In Vermont, employers have been trying to describe our current challenges as their own kind of tipping point.  The challenge is that you’re never quite sure where or when the tipping point will come into play.  For the state, we can see challenges looming: the bankrupting of our unemployment fund clearly shows a broken link in our social support system and our state deficit is currently on the frontlines as a target of concern, but whether or not (or when) one of these or the other will actually lead to a rapid decline in our socioeconomic sustainability is not known.  Within the business community, this discussion can be heard through the quiet comment of “death by a thousand cuts.”  It’s often a challenge to pinpoint that single thing that could cause a company to close its doors, either permanently or to complete a move to another state with perceived higher return on investment, however, we know that for every individual employer that limit exists.

It is often argued that small changes and tweaks to our tax rates, regulatory system, and other associated business costs have not made a dramatic impact on the number of high-wealth individuals in the state or on the overall composition of our economy.  And while this might have some historical validity, it fails to consider any sort of limit on when a slow trickle turns into a broken dam.  Yet these are things that are repeated as challenges on par with healthcare reform, economic competitiveness and power supply quality and rates.  The important thing to remember is that for each of these factors, there is an equal opportunity to effect positive change.  The movement towards a cultural epidemic should ignite a sense of opportunity as much as one of concern.

Part of the challenge is finding those factors, the “agents of change,” that can catalyze rapid restructuring.  The goal is to find and support those factors that can rapidly add value to a system that is otherwise in equilibrium.  We often think of these actions as revitalization of existing resources or in the creation of new assets with broad value.  An example might be the factors behind the expansion and renovation of the Dealer.com technology campus on Pine St.  The 300 person expansion is being heralded as a focal point of a growing technology community in the South End of Burlington that includes other Vermont employers such as Google analytics experts EpikOne.

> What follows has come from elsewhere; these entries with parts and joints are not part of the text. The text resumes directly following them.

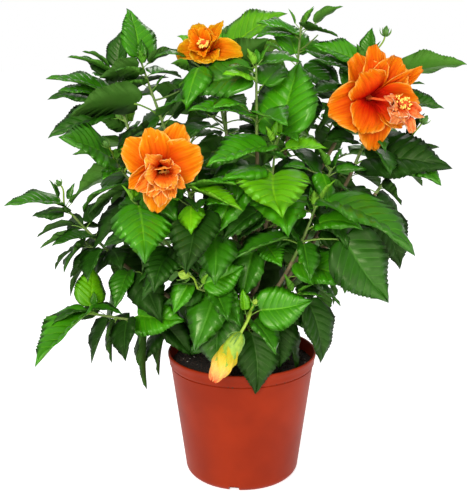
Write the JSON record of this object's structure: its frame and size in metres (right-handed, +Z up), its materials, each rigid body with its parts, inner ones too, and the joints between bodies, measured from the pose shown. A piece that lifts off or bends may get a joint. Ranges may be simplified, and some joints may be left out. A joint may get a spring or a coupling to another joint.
{
  "type": "potted flowering shrub",
  "caption": "Leafy flowering shrub with double orange blossoms, branching from one short trunk in a round tapered nursery pot full of soil.",
  "frame": {"origin": "centre of the pot's flat underside", "axes": "+Z up along the pot's axis, -Y towards the side that shows the large blossoms, +X to the right seen from that side"},
  "size_m": [0.5422, 0.4, 0.5969],
  "materials": {
    "pot": "satin",
    "soil": "matt",
    "bark": "matt",
    "foliage": "satin",
    "petal": "matt",
    "bud": "matt"
  },
  "bodies": {
    "root": {"bloom_left": "petal", "bloom_right": "petal", "bloom_top": "petal", "bough_back_centre": "bark", "bough_back_left": "bark", "bough_back_low_left": "bark", "bough_back_low_right": "bark", "bough_back_right": "bark", "bough_back_top": "bark", "bough_front_centre": "bark", "bough_front_left": "bark", "bough_front_left_low": "bark", "bough_front_low": "bark", "bough_front_right_low": "bark", "bough_left_far": "bark", "bough_left_inner": "bark", "bough_left_low": "bark", "bough_left_mid": "bark", "bough_right_far": "bark", "bough_right_low": "bark", "bough_right_mid": "bark", "bough_top": "bark", "bough_top_front": "bark", "bough_top_left": "bark", "bough_top_right": "bark", "bough_upper_left": "bark", "bough_upper_left_far": "bark", "bough_upper_right": "bark", "foliage_back_centre": "foliage", "foliage_back_left": "foliage", "foliage_back_low_left": "foliage", "foliage_back_low_right": "foliage", "foliage_back_right": "foliage", "foliage_back_top": "foliage", "foliage_front_centre": "foliage", "foliage_front_left": "foliage", "foliage_front_left_low": "foliage", "foliage_front_low": "foliage", "foliage_front_right_low": "foliage", "foliage_left_far": "foliage", "foliage_left_inner": "foliage", "foliage_left_low": "foliage", "foliage_left_mid": "foliage", "foliage_right_far": "foliage", "foliage_right_low": "foliage", "foliage_right_mid": "foliage", "foliage_top": "foliage", "foliage_top_front": "foliage", "foliage_top_left": "foliage", "foliage_top_right": "foliage", "foliage_upper_left": "foliage", "foliage_upper_left_far": "foliage", "foliage_upper_right": "foliage", "opening_bud": "bud", "pot": "pot", "soil": "soil", "trunk": "bark"}
  },
  "joints": []
}
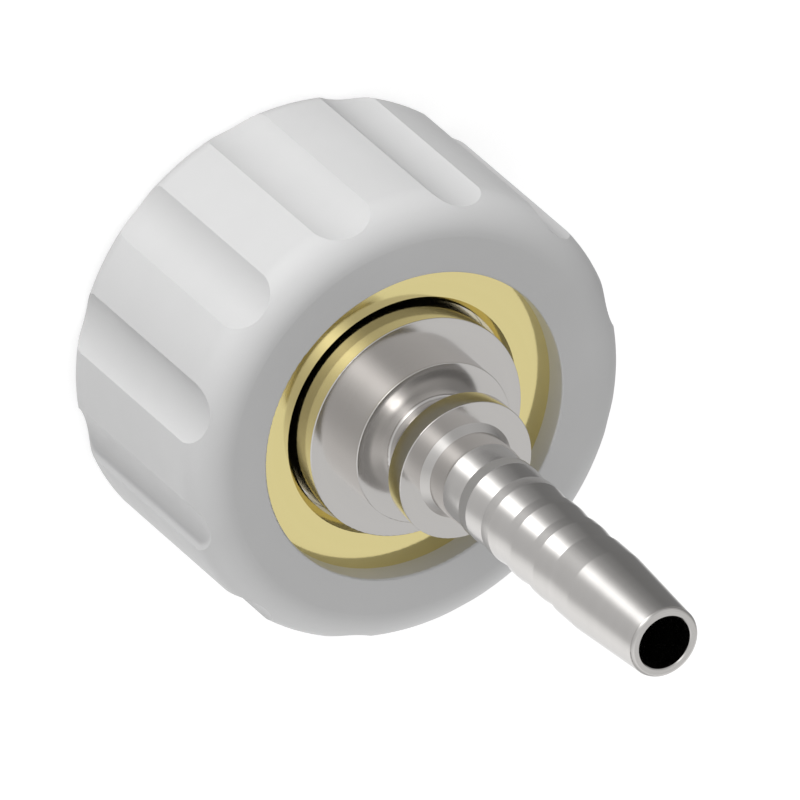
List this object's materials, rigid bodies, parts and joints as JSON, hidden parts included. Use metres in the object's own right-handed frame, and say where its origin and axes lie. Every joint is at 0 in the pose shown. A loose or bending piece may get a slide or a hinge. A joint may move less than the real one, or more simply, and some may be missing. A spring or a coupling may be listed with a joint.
{
  "type": "hose nipple",
  "caption": "Barbed steel hose nipple held by a flange in a spinning fluted hand nut of grey plastic with a brass threaded insert and a flat gasket.",
  "frame": {"origin": "middle of the hand nut's rear face, where the mating spout goes in", "axes": "+Z along the common axis of nut and nipple, towards the tip of the hose tail; a flute lies on +X"},
  "size_m": [0.0376, 0.0376, 0.0593],
  "materials": {
    "grey_plastic": "satin",
    "brass": "turned",
    "stainless_steel": "turned and polished",
    "gasket_rubber": "matte"
  },
  "bodies": {
    "nipple": {"hose_nipple": "stainless_steel", "flat_gasket": "gasket_rubber"},
    "nut": {"hand_nut": "grey_plastic", "threaded_insert": "brass"}
  },
  "joints": [
    {"name": "nut_spin", "type": "hinge", "parent": "nipple", "child": "nut", "pos_m": [0, 0, 0.0163], "axis": [0, 0, 1], "continuous": true}
  ]
}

Critical in the decision making process for that single employer was the value, both real and perceived, of the state’s three premier economic programs: the Vermont Employer Growth Incentive, low finance rate money from the Vermont Economic Development Authority, and the Vermont Training Program.  Dealer.com met their positive tipping point and decided to grow employment in our state 100%.  What we need is to promote a cultural shift that sees strength in retention of employers and increased growth in the addition of new companies, both from Vermont entrepreneurs and from out of state employers looking to be a part of our economy.  Governor-Elect Shumlin has been open about the fact that he has asked every one of his appointees what they will do to create jobs under their purview.  The question is the right one to ask; what we need is the support, vision and strength of implementation to ensure that we tip the scales towards growth of our value-adding employers – without strong action, we stand to tip in the other direction.